*Set exercise*: Every line in the data below from the one containing "What three.js and" down to the one containing "wasm.setup();", both included, must be retyped exactly; no other line is to appear.

*Given data*:
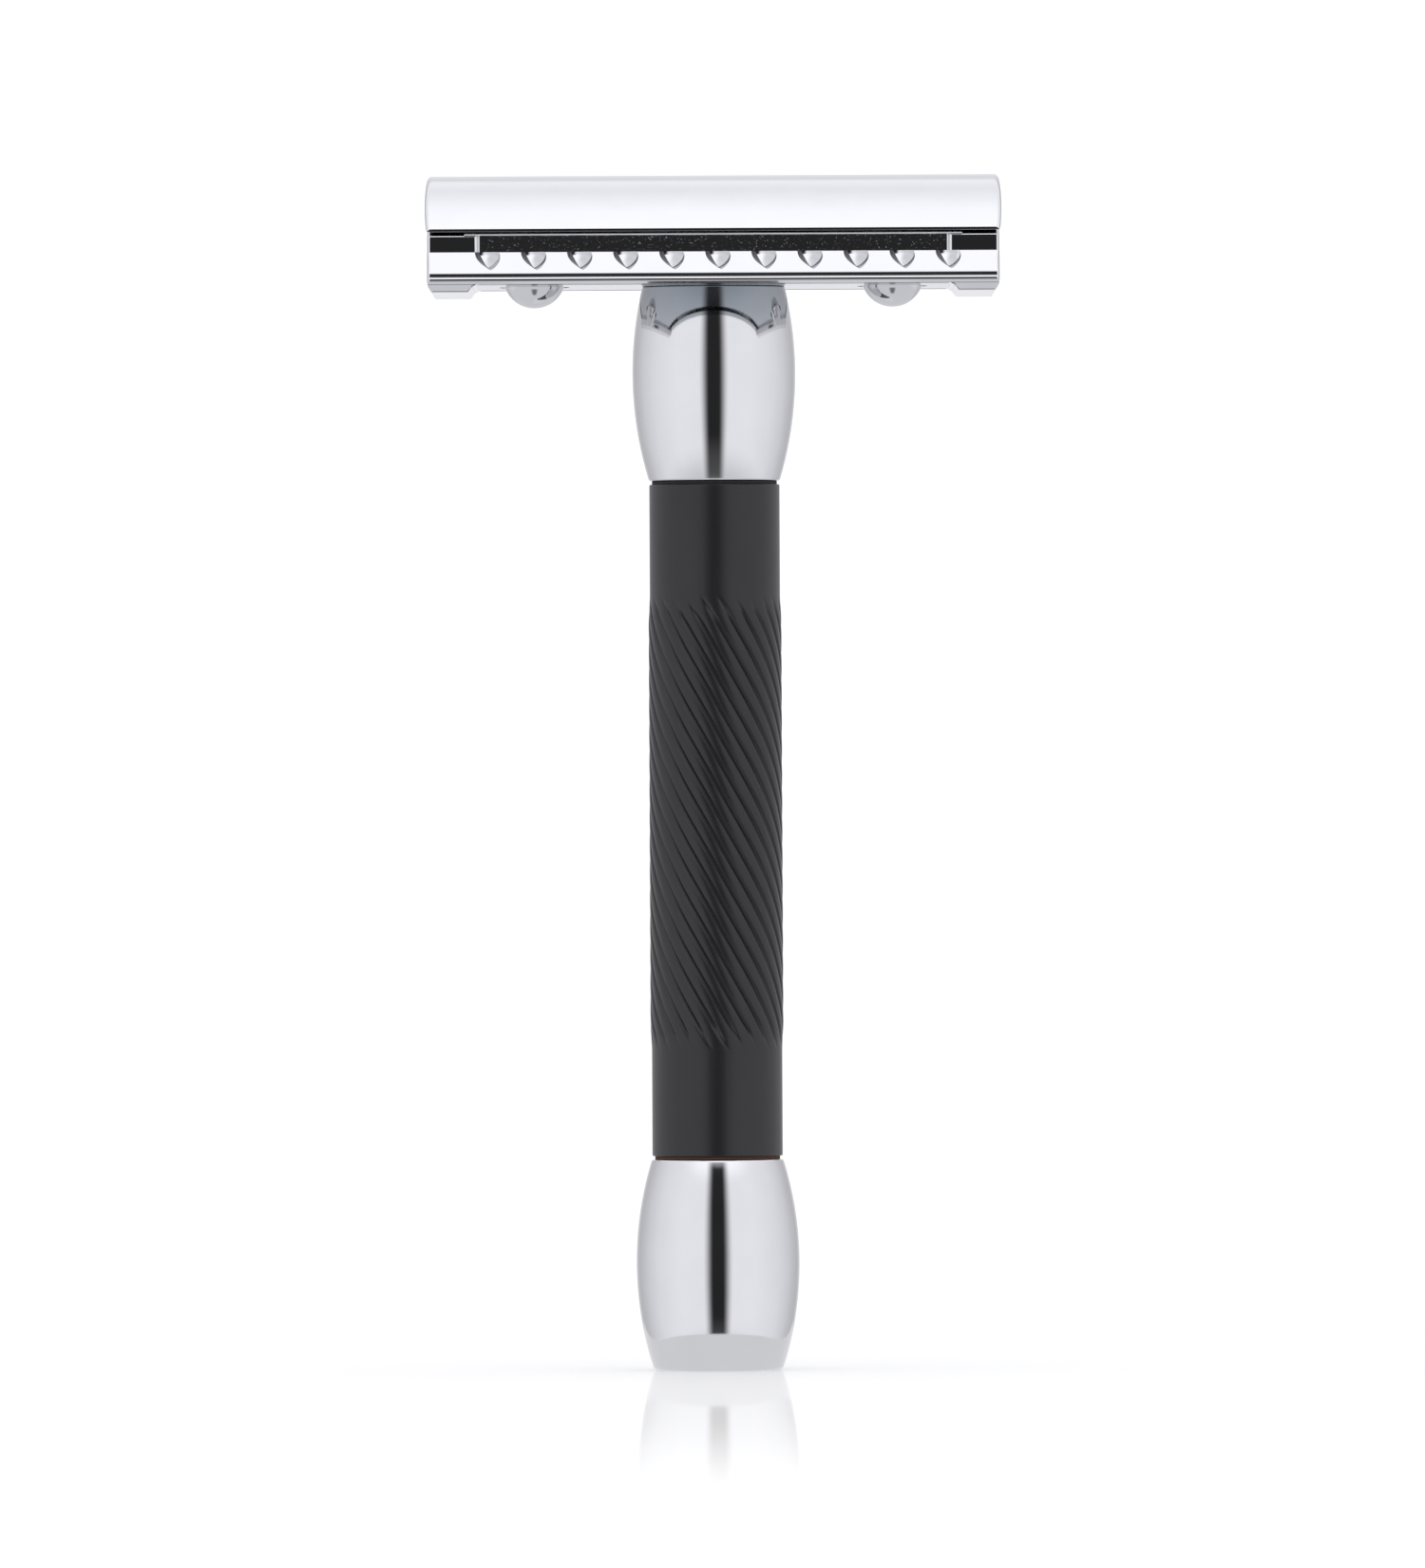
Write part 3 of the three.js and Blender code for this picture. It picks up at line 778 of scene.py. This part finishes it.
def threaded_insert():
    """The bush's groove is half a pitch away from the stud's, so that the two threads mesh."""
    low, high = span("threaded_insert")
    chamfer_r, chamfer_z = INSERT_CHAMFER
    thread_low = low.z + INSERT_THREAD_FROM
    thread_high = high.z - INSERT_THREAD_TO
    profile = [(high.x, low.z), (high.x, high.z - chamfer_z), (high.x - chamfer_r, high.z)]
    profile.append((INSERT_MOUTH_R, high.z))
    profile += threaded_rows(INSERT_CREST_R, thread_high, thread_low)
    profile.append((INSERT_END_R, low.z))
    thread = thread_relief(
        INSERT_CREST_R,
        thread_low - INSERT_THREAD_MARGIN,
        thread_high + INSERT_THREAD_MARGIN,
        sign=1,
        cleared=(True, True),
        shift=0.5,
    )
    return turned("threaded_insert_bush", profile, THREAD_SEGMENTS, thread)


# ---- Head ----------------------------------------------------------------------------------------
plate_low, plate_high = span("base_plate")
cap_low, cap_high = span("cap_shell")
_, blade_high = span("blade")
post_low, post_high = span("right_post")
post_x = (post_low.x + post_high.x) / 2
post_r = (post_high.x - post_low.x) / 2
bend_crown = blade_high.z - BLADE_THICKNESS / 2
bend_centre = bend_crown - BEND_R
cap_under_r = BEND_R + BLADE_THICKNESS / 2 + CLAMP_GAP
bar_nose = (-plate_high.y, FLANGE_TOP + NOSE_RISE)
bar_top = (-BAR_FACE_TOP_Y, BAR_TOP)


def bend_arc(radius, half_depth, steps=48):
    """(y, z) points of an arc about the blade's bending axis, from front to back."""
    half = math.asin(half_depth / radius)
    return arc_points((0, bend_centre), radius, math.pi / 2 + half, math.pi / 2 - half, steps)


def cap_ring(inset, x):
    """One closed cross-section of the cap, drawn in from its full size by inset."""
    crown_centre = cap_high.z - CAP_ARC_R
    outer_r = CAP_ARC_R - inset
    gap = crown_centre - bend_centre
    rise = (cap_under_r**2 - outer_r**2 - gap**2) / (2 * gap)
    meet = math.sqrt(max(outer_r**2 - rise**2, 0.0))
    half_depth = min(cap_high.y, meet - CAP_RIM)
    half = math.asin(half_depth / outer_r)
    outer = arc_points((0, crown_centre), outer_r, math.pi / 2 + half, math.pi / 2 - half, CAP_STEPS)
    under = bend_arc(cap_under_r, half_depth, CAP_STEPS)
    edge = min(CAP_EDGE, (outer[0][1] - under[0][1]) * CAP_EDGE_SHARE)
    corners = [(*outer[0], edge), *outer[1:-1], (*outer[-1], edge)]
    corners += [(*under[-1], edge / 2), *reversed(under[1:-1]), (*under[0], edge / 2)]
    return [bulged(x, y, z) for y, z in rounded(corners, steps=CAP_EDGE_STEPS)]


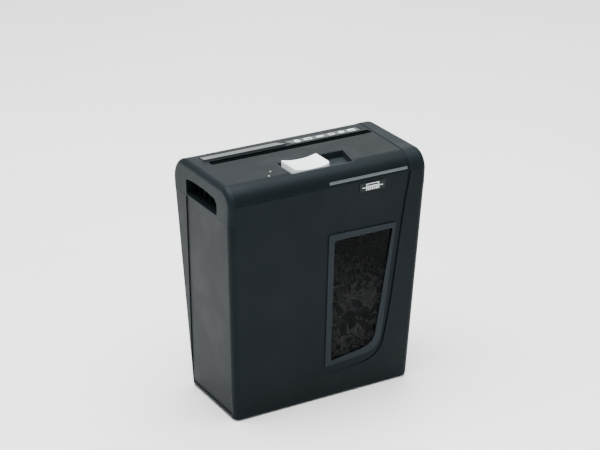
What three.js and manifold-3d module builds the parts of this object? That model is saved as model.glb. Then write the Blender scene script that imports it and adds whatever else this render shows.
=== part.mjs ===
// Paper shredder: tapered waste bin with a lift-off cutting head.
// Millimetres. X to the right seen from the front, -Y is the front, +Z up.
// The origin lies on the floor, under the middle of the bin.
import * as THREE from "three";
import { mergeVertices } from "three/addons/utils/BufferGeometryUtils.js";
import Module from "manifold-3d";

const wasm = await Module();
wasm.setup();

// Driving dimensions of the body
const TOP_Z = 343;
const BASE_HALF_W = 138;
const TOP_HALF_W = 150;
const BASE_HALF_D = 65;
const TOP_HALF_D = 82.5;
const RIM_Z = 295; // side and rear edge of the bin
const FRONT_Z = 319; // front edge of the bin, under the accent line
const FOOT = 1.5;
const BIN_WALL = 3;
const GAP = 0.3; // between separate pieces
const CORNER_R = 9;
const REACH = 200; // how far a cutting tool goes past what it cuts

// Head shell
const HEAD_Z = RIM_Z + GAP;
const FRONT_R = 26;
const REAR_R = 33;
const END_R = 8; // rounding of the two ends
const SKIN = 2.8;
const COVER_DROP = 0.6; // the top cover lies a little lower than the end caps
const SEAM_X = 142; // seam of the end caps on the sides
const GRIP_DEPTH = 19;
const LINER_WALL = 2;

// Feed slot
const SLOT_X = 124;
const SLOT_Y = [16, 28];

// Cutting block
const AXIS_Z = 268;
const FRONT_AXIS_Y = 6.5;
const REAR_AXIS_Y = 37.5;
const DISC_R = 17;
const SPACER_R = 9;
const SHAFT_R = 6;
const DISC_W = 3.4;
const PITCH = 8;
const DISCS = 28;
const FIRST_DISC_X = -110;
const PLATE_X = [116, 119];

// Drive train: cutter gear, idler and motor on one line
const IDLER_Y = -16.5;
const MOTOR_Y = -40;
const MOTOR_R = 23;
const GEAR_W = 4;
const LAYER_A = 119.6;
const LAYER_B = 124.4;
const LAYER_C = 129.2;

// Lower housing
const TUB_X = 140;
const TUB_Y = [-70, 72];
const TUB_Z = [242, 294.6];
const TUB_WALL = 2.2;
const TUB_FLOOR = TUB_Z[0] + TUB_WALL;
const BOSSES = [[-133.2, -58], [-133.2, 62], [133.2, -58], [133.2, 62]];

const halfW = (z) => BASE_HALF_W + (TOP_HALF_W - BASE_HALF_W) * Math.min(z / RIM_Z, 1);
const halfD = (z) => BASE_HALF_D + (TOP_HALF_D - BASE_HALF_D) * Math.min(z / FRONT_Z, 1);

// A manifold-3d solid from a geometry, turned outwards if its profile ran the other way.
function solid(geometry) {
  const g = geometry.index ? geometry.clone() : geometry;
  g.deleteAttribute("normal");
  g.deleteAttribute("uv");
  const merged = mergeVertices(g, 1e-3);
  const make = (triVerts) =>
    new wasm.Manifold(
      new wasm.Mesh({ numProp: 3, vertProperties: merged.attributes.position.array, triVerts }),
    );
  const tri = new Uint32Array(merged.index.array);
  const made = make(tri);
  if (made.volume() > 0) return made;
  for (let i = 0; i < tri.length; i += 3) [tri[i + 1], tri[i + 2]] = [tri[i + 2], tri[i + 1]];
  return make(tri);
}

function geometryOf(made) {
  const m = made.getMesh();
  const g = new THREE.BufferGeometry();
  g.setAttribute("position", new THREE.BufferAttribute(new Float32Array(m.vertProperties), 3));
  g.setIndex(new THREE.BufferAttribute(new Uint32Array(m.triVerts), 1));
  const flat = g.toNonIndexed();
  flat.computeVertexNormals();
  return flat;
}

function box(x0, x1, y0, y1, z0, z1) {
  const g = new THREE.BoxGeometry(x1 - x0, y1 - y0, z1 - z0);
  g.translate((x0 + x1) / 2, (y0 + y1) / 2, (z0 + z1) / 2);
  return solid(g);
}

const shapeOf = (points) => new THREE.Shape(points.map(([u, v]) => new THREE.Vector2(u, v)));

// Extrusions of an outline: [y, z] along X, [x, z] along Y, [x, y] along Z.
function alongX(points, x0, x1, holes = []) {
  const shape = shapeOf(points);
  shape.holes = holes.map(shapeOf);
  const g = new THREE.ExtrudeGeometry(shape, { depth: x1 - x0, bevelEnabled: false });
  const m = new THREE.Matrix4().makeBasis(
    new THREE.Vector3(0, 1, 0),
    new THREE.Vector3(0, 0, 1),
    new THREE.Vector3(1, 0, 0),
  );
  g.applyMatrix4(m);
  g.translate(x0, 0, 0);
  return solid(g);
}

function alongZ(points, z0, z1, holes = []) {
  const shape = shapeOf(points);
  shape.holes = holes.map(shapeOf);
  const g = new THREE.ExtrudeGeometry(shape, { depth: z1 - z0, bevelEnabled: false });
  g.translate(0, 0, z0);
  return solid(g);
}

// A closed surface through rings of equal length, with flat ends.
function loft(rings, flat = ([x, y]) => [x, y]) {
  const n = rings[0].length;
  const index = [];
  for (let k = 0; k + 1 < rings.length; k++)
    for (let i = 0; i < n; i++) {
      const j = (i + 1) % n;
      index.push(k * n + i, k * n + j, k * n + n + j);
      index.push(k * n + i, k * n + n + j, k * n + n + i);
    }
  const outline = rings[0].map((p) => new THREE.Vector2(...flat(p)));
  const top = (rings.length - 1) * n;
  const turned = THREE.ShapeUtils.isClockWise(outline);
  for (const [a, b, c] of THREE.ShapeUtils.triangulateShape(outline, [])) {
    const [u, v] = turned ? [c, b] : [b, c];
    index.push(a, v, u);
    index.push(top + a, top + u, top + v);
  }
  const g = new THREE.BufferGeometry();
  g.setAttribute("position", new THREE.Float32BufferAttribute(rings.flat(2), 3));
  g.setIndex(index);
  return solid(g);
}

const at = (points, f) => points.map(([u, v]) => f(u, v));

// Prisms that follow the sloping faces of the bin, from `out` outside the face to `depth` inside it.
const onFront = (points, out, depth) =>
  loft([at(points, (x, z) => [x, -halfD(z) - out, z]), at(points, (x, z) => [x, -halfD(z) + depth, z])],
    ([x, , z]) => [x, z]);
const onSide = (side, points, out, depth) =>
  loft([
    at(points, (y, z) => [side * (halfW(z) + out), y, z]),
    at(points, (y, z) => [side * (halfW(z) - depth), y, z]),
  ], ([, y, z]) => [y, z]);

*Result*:
What three.js and manifold-3d module builds the parts of this object? That model is saved as model.glb. Then write the Blender scene script that imports it and adds whatever else this render shows.
=== part.mjs ===
// Paper shredder: tapered waste bin with a lift-off cutting head.
// Millimetres. X to the right seen from the front, -Y is the front, +Z up.
// The origin lies on the floor, under the middle of the bin.
import * as THREE from "three";
import { mergeVertices } from "three/addons/utils/BufferGeometryUtils.js";
import Module from "manifold-3d";

const wasm = await Module();
wasm.setup();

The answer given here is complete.